Stanford guard Dion Cross went 9-for-9 from the field and just killed the Cats. I heard one guy (who was apparently getting a head start on his St. Patrick's Day celebrating) say, "If only we had Joseph Blair...."
What would Blair have been able to do? Take the ball out of the bottom of the net sooner after Cross nailed another three-pointer? Joseph Blair is gone. He committed semi-professional suicide. Get over it.
The Cat women played Stanford tough that night, actually leading for a considerable amount of time before being ground down by the national powerhouse from Palo Alto. The Lady Cardinals go into the NCAAs with a dazzling 25-2 record and a top seed in the West.
No one was actually expecting the Lady Cats to win at Stanford. Cal was the game they were all pointing to and things didn't start off well there at all. Arizona trailed virtually the entire first 35 minutes and were down by double figures with five minutes to go in the game.
But then they sucked it up, hit a couple big threes and came back to win, 85-82. They finished 19-8 overall, 10-8 and tied for third in the conference. They were justifiably confident, considering the Pac-10 sent five teams to the NCAAs the past two years.
Well, in the Tarantino version of reality, the Lady Cats got mugged. The NCAA Tournament selection committee brought in some pipe-swingin' bruthuhs who got medieval on (them). The committee took Stanford, Oregon State and Oregon and left the Cats out. In essence, they took the Nos. 1, 2 and 4 teams from the Pac-10, but not No. 3.
Arizona's women's team suffers from an image problem. The program has been down so long, it's hard to get anybody outside of the region to recognize the fact they're not down any more. As the wins mounted at the beginning of the season, at best Arizona only got a handful of votes in the national polls. Even when they started winning conference games, voters were reluctant to go with them.
People who vote in polls and serve on those committees are resistant to change. Long-standing reputations (both good and bad) mean a lot. This explains why Michigan's men's team made the NCAAs this year, even though they're absolutely horrible. (Another reason is that the NCAA likes to have good attendance in the early-round games, and they know that if Michigan is playing, a lot of tickets will be sold to parole officers, sports agents and Ford Explorer salesmen.)
Back at home, the men had their hands full with Cal, a team which had a bizarre two-game winning streak at McKale. I hate Cal. I hate Cal's coach. They're smug and arrogant and they play nasty, ugly basketball punctuated by great athleticism and almost no teamwork.

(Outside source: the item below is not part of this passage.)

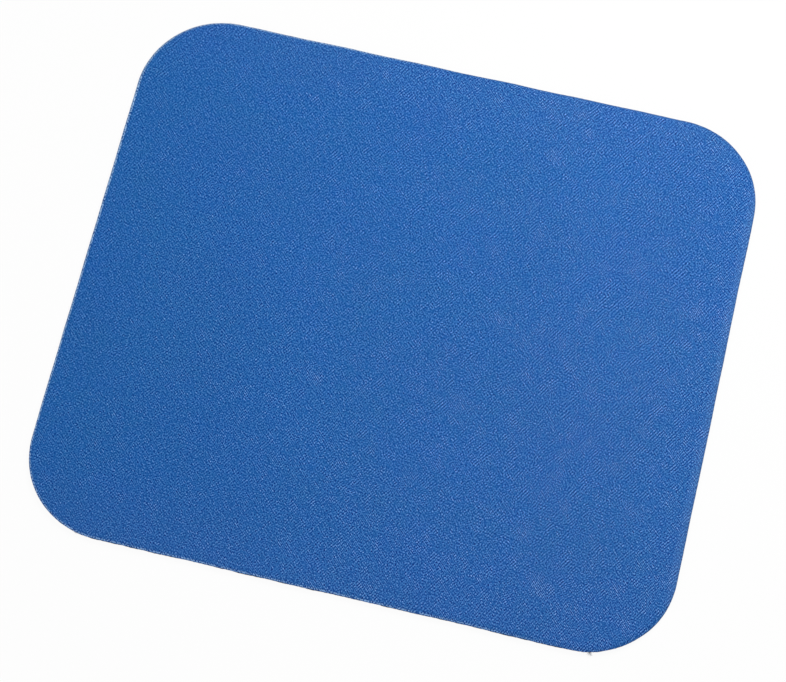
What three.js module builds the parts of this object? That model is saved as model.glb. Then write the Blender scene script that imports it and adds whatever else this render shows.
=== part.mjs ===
// Soft mouse pad: a knitted cloth cover bonded to a sheet of foam rubber and die cut as one
// laminate. The frame has its origin on the desk under the middle of the pad, +X along the long
// side, +Y across it and +Z up. Every length is in millimetres.
import * as THREE from "three";

// Plan of the pad
const padLength = 250;
const padWidth = 220;
const cornerRadius = 34;

// Build-up from the desk to the playing face
const padThickness = 3;
const clothThickness = 0.5;
const bondThickness = 0.1;

// The cutting die drags the layers down before it parts them, so they bend over the foam's edge.
// Each drop is how far that face has fallen at the cut, below its level in the middle of the pad.
const bendWidth = 2.4;
const clothTopDrop = 1.3;
const bondTopDrop = 1.2;
const foamTopDrop = 1.17;
const bendEndAngle = THREE.MathUtils.degToRad(62);

// The squeezed foam springs back, so the cut face slopes in towards the desk and is hollow between
// its two edges.
const cutSlopeIn = 0.45;
const cutHollow = 0.22;

// Facets
const arcSteps = 9;
const bendSteps = 7;
const flankSteps = 5;

// Levels that follow from the build-up
const bondTop = padThickness - clothThickness;
const foamTop = bondTop - bondThickness;
const cutTop = padThickness - clothTopDrop;

const clothMaterial = new THREE.MeshStandardMaterial({
  name: "cloth",
  color: 0x3167af,
  roughness: 0.85,
  metalness: 0,
});
const bondMaterial = new THREE.MeshStandardMaterial({
  name: "bond",
  color: 0xb9b7ae,
  roughness: 0.6,
  metalness: 0,
});
const foamMaterial = new THREE.MeshStandardMaterial({
  name: "foam",
  color: 0x17181a,
  roughness: 0.95,
  metalness: 0,
});

// The pad's outline drawn in by an inset, with its corner arcs on the same four centres.
function outline(inset) {
  const radius = cornerRadius - inset;
  const x = padLength / 2 - cornerRadius;
  const y = padWidth / 2 - cornerRadius;
  const shape = new THREE.Shape();
  shape.absarc(x, y, radius, 0, Math.PI / 2);
  shape.absarc(-x, y, radius, Math.PI / 2, Math.PI);
  shape.absarc(-x, -y, radius, Math.PI, 1.5 * Math.PI);
  shape.absarc(x, -y, radius, 1.5 * Math.PI, 2 * Math.PI);
  const points = shape.getPoints(arcSteps);
  if (points[0].distanceTo(points.at(-1)) < radius / arcSteps) points.pop();
  return points;
}

// Inset of the cut face at a height: nothing at its top edge, and the whole slope at the desk.
function cutInset(height) {
  const share = height / cutTop;
  return cutSlopeIn * (1 - share) + cutHollow * 4 * share * (1 - share);
}

// Profile of one face of a layer, from the flat middle of the pad out to the cut.
function bentFace(level, drop) {
  const cutHeight = level - drop;
  const reach = bendWidth - cutInset(cutHeight);
  return Array.from({ length: bendSteps + 1 }, (_, step) => {
    const angle = (bendEndAngle * step) / bendSteps;
    const outShare = Math.sin(angle) / Math.sin(bendEndAngle);
    const downShare = (1 - Math.cos(angle)) / (1 - Math.cos(bendEndAngle));
    return { inset: bendWidth - reach * outShare, height: level - drop * downShare };
  });
}

// Profile of the cut face between two heights, without the two ends.
function cutFace(from, to, steps) {
  return Array.from({ length: steps - 1 }, (_, step) => {
    const height = from + ((to - from) * (step + 1)) / steps;
    return { inset: cutInset(height), height };
  });
}

// A closed solid from a profile that runs from the middle of its underside, out and up round the
// cut, to the middle of its upper side. Flat caps close both ends.
function layerGeometry(profile) {
  const rings = profile.map(({ inset }) => outline(inset));
  const count = rings[0].length;
  const positions = profile.flatMap(({ height }, ring) =>
    rings[ring].flatMap((point) => [point.x, point.y, height]),
  );
  const faces = [];
  for (let ring = 0; ring + 1 < rings.length; ring++) {
    for (let i = 0; i < count; i++) {
      const next = (i + 1) % count;
      const a = ring * count + i;
      const b = ring * count + next;
      const c = (ring + 1) * count + next;
      const d = (ring + 1) * count + i;
      faces.push(a, b, c, a, c, d);
    }
  }
  const last = (rings.length - 1) * count;
  for (const [a, b, c] of THREE.ShapeUtils.triangulateShape(rings[0], [])) {
    faces.push(a, c, b);
    faces.push(last + a, last + b, last + c);
  }
  const geometry = new THREE.BufferGeometry();
  geometry.setAttribute("position", new THREE.Float32BufferAttribute(positions, 3));
  geometry.setIndex(faces);
  geometry.computeVertexNormals();
  return geometry;
}

function layer(name, profile, material) {
  const mesh = new THREE.Mesh(layerGeometry(profile), material);
  mesh.name = name;
  return mesh;
}

// The three faces that the layers share or show, each from the middle out to the cut.
const clothUpper = bentFace(padThickness, clothTopDrop);
const clothUnder = bentFace(bondTop, bondTopDrop);
const foamUpper = bentFace(foamTop, foamTopDrop);
const deskEdge = { inset: cutInset(0), height: 0 };

const foamBase = layer(
  "foam_base",
  [deskEdge, ...cutFace(0, foamTop - foamTopDrop, flankSteps), ...foamUpper.toReversed()],
  foamMaterial,
);
const bondFilm = layer(
  "bond_film",
  [...foamUpper, ...clothUnder.toReversed()],
  bondMaterial,
);
const clothCover = layer(
  "cloth_cover",
  [...clothUnder, ...clothUpper.toReversed()],
  clothMaterial,
);

const mousePad = new THREE.Group();
mousePad.name = "mouse_pad";
mousePad.add(foamBase, bondFilm, clothCover);

export default mousePad;
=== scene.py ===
import math
import random

import bpy
import numpy as np
from mathutils import Euler, Matrix, Vector, geometry, noise


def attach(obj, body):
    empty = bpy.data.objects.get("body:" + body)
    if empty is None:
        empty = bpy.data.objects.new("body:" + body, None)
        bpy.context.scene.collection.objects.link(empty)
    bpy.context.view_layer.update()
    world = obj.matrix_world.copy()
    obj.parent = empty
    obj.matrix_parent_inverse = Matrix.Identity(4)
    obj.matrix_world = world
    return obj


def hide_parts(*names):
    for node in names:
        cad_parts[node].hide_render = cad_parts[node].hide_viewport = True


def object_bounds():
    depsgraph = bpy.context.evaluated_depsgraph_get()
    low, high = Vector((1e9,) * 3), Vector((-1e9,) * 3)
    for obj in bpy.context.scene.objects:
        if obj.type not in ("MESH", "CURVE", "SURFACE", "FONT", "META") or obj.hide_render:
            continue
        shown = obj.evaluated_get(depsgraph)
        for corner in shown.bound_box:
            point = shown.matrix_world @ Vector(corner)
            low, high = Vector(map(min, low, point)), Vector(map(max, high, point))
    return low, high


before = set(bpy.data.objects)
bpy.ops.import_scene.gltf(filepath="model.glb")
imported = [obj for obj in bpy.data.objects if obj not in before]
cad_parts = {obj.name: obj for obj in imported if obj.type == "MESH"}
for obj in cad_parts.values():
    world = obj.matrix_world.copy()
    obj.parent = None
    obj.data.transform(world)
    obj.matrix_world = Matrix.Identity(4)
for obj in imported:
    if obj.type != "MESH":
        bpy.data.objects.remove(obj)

MM = 0.001
cad_low, cad_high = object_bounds()
random.seed(11)

# Plan of the pad, the same as its solids
pad_length = cad_high.x - cad_low.x
pad_width = cad_high.y - cad_low.y
pad_thickness = cad_high.z - cad_low.z
corner_radius = 34 * MM

# Build-up of the layers and their bend over the cut edge, the same as their solids
cloth_thickness = 0.5 * MM
bond_thickness = 0.1 * MM
bend_width = 2.4 * MM
cloth_top_drop = 1.3 * MM
bond_top_drop = 1.2 * MM
foam_top_drop = 1.17 * MM
bend_end_angle = math.radians(62)
cut_slope_in = 0.45 * MM
cut_hollow = 0.22 * MM
bond_top = pad_thickness - cloth_thickness
foam_top = bond_top - bond_thickness
cut_top = pad_thickness - cloth_top_drop
foam_cut_top = foam_top - foam_top_drop
layer_gap = 0.012 * MM

# How far the cut strays from the true outline, and how often
cut_wander = 0.22 * MM
cut_wander_spacing = 18 * MM

# Mesh fineness: steps along the edge, in the field and where nothing shows, and facets across
cloth_step = 0.5 * MM
bond_step = 1.2 * MM
foam_step = 0.3 * MM
field_step = 2.5 * MM
hidden_step = 9 * MM
cloth_bend_steps = 13
hidden_bend_steps = 7
cloth_cut_steps = 4
foam_bend_steps = 6
foam_cut_steps = 8

# Edges sharper than this stay crisp
layer_crease = math.radians(50)
foam_crease = math.radians(60)


# Outline and profiles
def outline(step):
    """Points of the pad's outline, anticlockwise, with their outward directions."""
    centre_x = pad_length / 2 - corner_radius
    centre_y = pad_width / 2 - corner_radius
    sides = [2 * centre_x, 2 * centre_y]
    points, outward = [], []
    for turn, (sign_x, sign_y) in enumerate([(1, 1), (-1, 1), (-1, -1), (1, -1)]):
        centre = Vector((sign_x * centre_x, sign_y * centre_y))
        arc_count = round(corner_radius * math.pi / 2 / step)
        for k in range(arc_count):
            angle = (turn + k / arc_count) * math.pi / 2
            direction = Vector((math.cos(angle), math.sin(angle)))
            points.append(centre + direction * corner_radius)
            outward.append(direction)
        end_angle = (turn + 1) * math.pi / 2
        direction = Vector((math.cos(end_angle), math.sin(end_angle)))
        along = Vector((-direction.y, direction.x))
        side = sides[turn % 2]
        side_count = round(side / step)
        for k in range(side_count):
            points.append(centre + direction * corner_radius + along * side * k / side_count)
            outward.append(direction)
    points, outward = np.array(points), np.array(outward)
    wander = cut_wander * smooth_noise(points, cut_wander_spacing, seed=4.4)
    return points + outward * wander[:, None], outward


def cut_inset(height):
    """How far the sloping, hollow cut face stands back from the outline at a height."""
    share = height / cut_top
    return cut_slope_in * (1 - share) + cut_hollow * 4 * share * (1 - share)


def bent_face(level, drop, steps):
    """(inset, height) of one face of a layer, from where it starts to bend out to the cut."""
    reach = bend_width - cut_inset(level - drop)
    profile = []
    for k in range(steps + 1):
        angle = bend_end_angle * k / steps
        out_share = math.sin(angle) / math.sin(bend_end_angle)
        down_share = (1 - math.cos(angle)) / (1 - math.cos(bend_end_angle))
        profile.append((bend_width - reach * out_share, level - drop * down_share))
    return profile


def raised(profile, gap):
    """A profile moved up by a gap, or down by a negative one."""
    return [(inset, height + gap) for inset, height in profile]


def between(start, end, steps):
    """(inset, height) pairs between two others, without them."""
    return [
        tuple(a + (b - a) * k / steps for a, b in zip(start, end)) for k in range(1, steps)
    ]


def unrolled(profile):
    """Distance along a profile from its first pair to each pair."""
    travelled = [0.0]
    for (inset_a, height_a), (inset_b, height_b) in zip(profile, profile[1:]):
        travelled.append(travelled[-1] + math.hypot(inset_b - inset_a, height_b - height_a))
    return travelled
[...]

Someone once said the only thing worse than not having enough good ballplayers is having too many good ballplayers. Well, Cal is the poster child for that sentiment. The Bears go 10 deep and are clearly more talented than Arizona.

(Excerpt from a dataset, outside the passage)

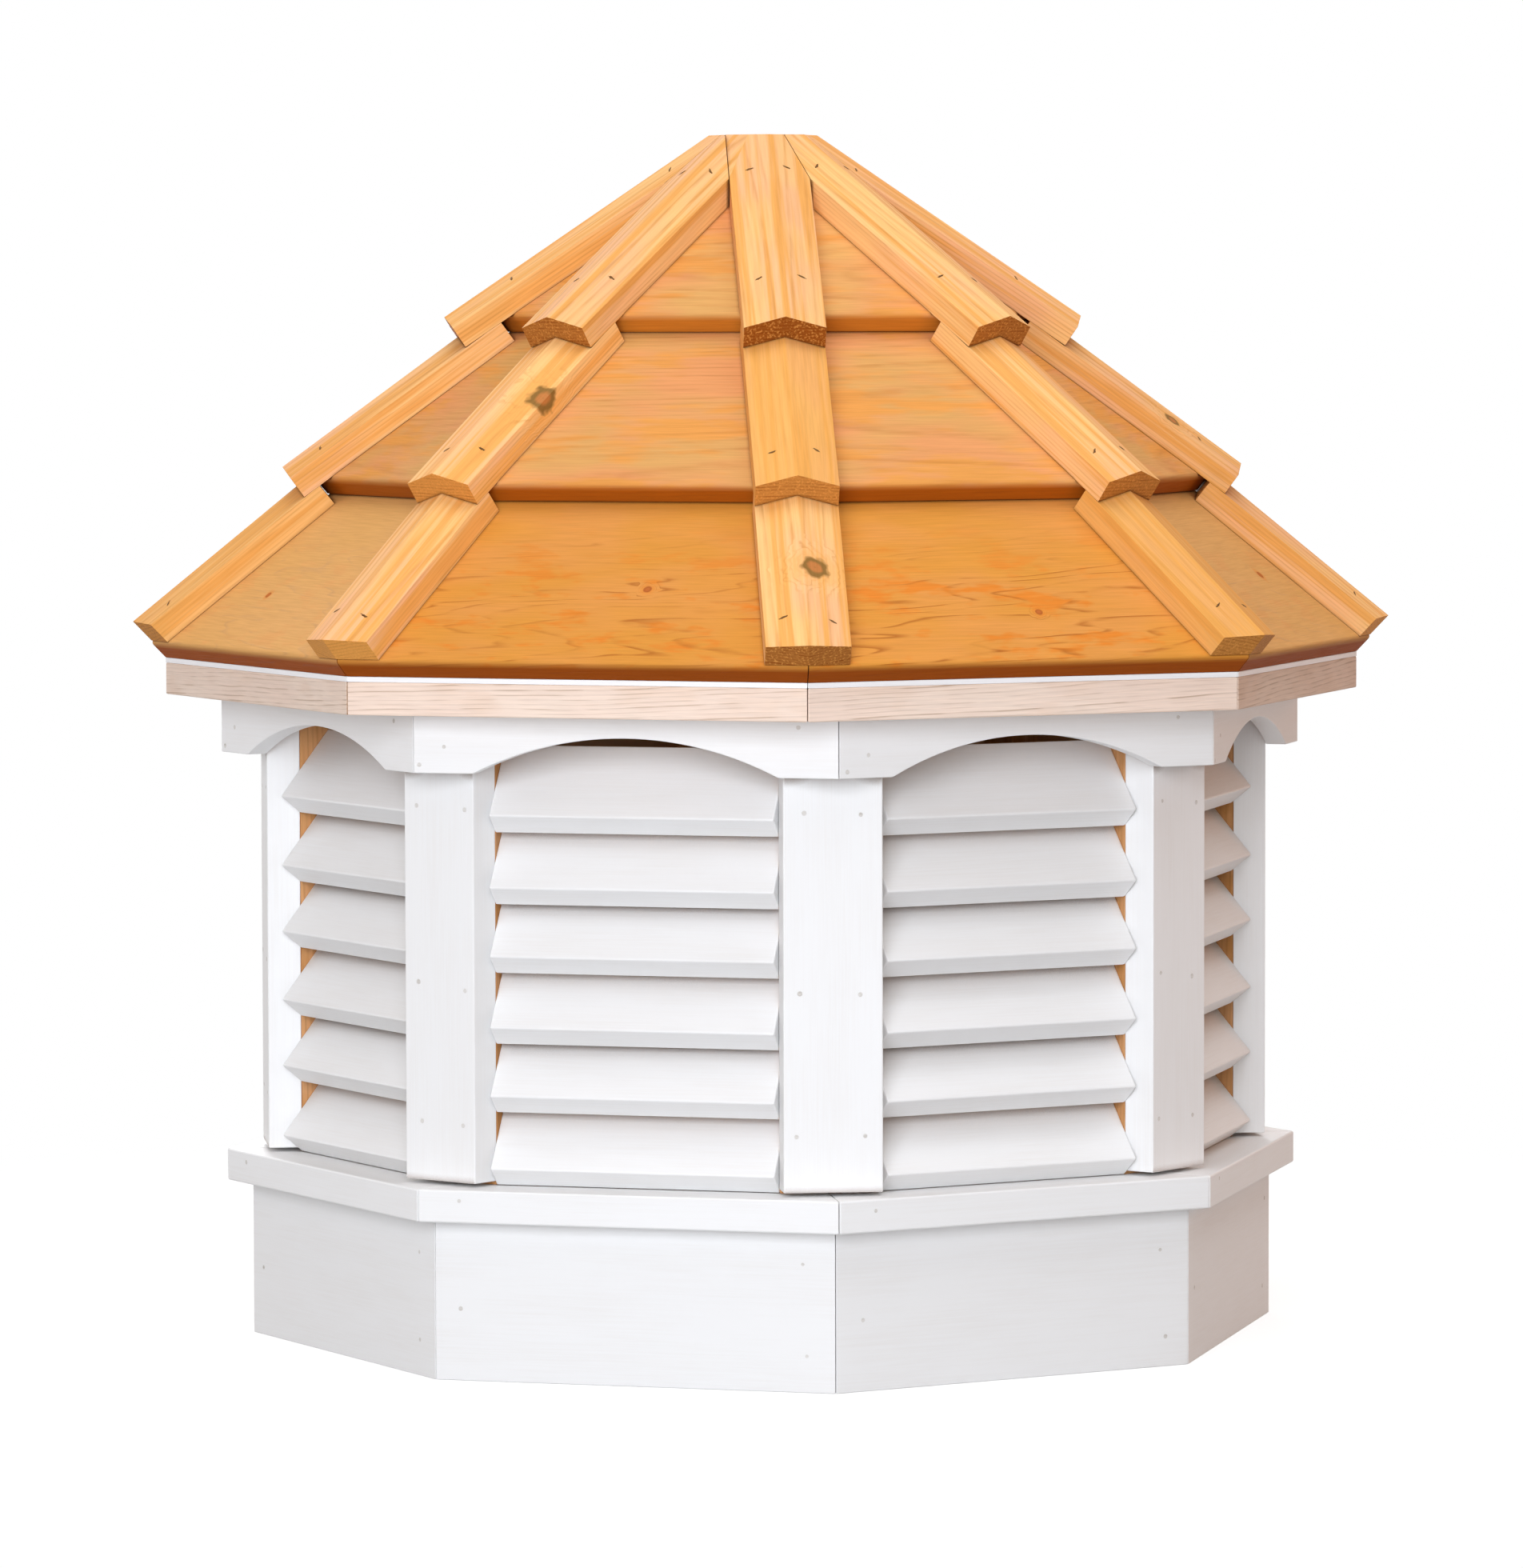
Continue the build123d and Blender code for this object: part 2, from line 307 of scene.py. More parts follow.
@dataclass(frozen=True)
class Knot:
    """A knot in a board: where its heart meets the surface, and how large it is.

    Attributes:
        centre: The heart, in metres.
        radius: Radius of its dark part.
        heart: Colour of its middle.
        rim: Colour of the bark and resin round it.
    """

    centre: Vector
    radius: float
    heart: str = "B8743C"
    rim: str = "8A6430"


@dataclass(frozen=True)
class Timber:
    """A sawn and planed softwood, with growth rings about a pith, fibre, patches and end grain.

    Attributes:
        name: The wood and its part in the work.
        spring: Pale wood between the rings.
        blush: The pinker or paler wood that it drifts to.
        summer: Darker line at the end of each year's growth.
        patch: Colour of the richer patches or bands.
        sawn_end: End grain, which takes up more oil and weather.
        sawn_edge: The long narrow faces.
        ring: Width of a year's growth.
        line: Share of that width that the summer line takes.
        contrast: How strongly the summer lines show.
        wander: How far the rings stray from straight.
        stray_length: How far along the board they go before they turn.
        stray_width: The same across the board.
        pith_depth: How far below the face the pith may lie.
        tilt: Lean of the pith to the board's length, which draws the arched figure.
        patch_length: Length of a patch along the board.
        patch_width: Its width across the board.
        patchiness: How much of the face the patches take.
        fleck: How broken the summer lines are.
        figure_reach: How far across from the outer corner the arched lines and patches go.
        worn: Depth over which a sawn edge lightens to its rounded top.
        odd_tone: Colour that some of the boards lean to, or nothing.
        joint_dirt_and_shade: Colour of the oil, dirt and painted shade in the corners between boards,
            or nothing.
        tone_spread: Difference in tone from board to board.
        roughness: Of the clear wood.
        seed: Makes this wood's boards unlike another's.
    """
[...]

The Bears led the entire game, but when it came time to use teamwork, experience and brains, the Cats roared from behind, leaving the Bears scratching their well-shaven heads. The McKale crowd, perhaps spurred on by the presence of the best player in school history, was in rare form. The noise level was very high and the enthusiasm seemed genuine and unforced (sadly, a rare occurrence these days).
Cal staggers into the NCAAs, having lost both games in Arizona. Yes, ASU actually beat somebody this year. Actually, they beat more than one person this year, but the woman filed felony charges.
Oh yeah, Sean Elliott showed up for a nice ceremony at halftime of the Cal game. They unfurled a gigantic banner from the McKale ceiling and Sean got several standing ovations from an adoring crowd.
He didn't have a speech, but he was wearing a suit, the cost of which could put my daughter through college. He was the same as always--pleasant, outgoing, polite and thoroughly engaging. He was the greatest thing that ever happened to the UA and it was about damn time the UA got around to recognizing him.
The UA men's team will open play Friday night at ASU, so the loss to Stanford didn't hurt them. See, the UA men's team has a good reputation with committee members. Plus, they put a lot of people in the seats, almost none of whom (with the exception of Jim Click) sell Ford Explorers.